2. Build the call-and-response phrasing before processing
Create a 2-bar MIDI or audio phrase where the Amen chop “calls” on beat 1 or the offbeat, then “responds” later in the bar with a different slice or variation. Think of it like conversation: one phrase is the question, the next is the answer.
A strong DnB pattern example:
- Bar 1: snare-led chop on the “and” of 2 and beat 4
- Bar 2: a denser response with ghosted kicks and a short snare roll
- Bar 3–4: repeat, but change the response by filtering or adding decay
Keep the call simpler than the response. This creates room for the bassline to breathe and makes the groove feel intentional rather than busy.

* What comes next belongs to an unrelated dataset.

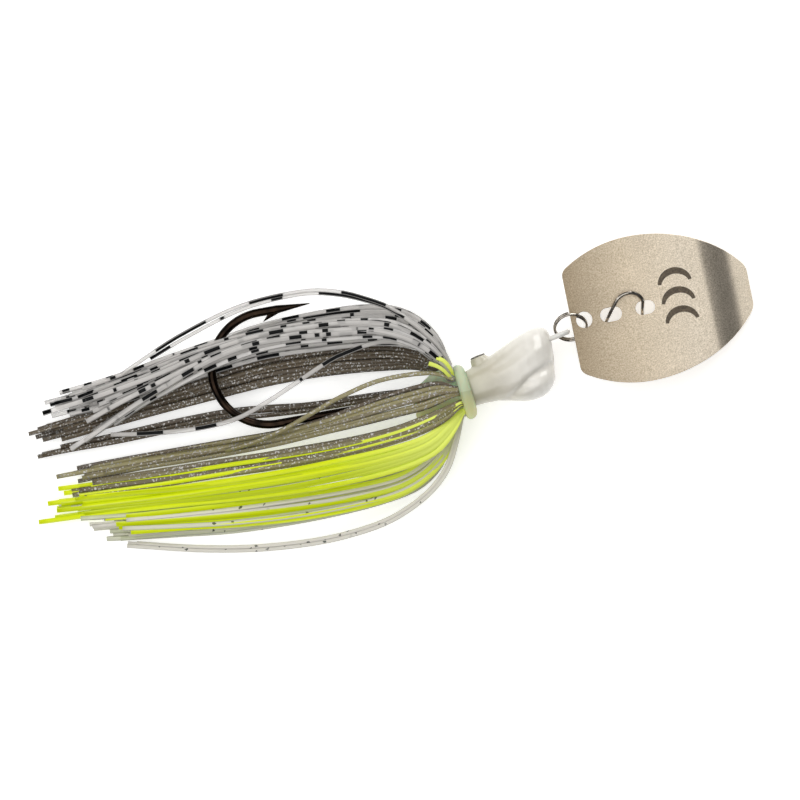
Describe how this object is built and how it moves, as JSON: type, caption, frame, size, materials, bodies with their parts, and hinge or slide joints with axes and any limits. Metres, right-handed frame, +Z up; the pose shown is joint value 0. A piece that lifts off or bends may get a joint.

3. Put the break into Drum Rack or Simpler for precise control
For intermediate Ableton workflow, move the most useful slices into a Drum Rack using Slice to New MIDI Track or drop the Amen into Simpler for focused triggering. If you want fast control over individual hits, Drum Rack is usually the better choice. If you want one loop-style performance lane with crunch and envelope shaping, Simpler works well too.
Suggested approach:
- Slice the break to a Drum Rack
- Map key slices: kick, snare, ghost snare, hat, and one “chop” slice
- Leave a few slices for fills or extra stabs
- Group the Drum Rack so you can process the whole break together later
Why this works in DnB: the genre depends on micro-editing. A Drum Rack lets you tighten the groove hit-by-hit, rather than forcing a full-loop break to do all the work.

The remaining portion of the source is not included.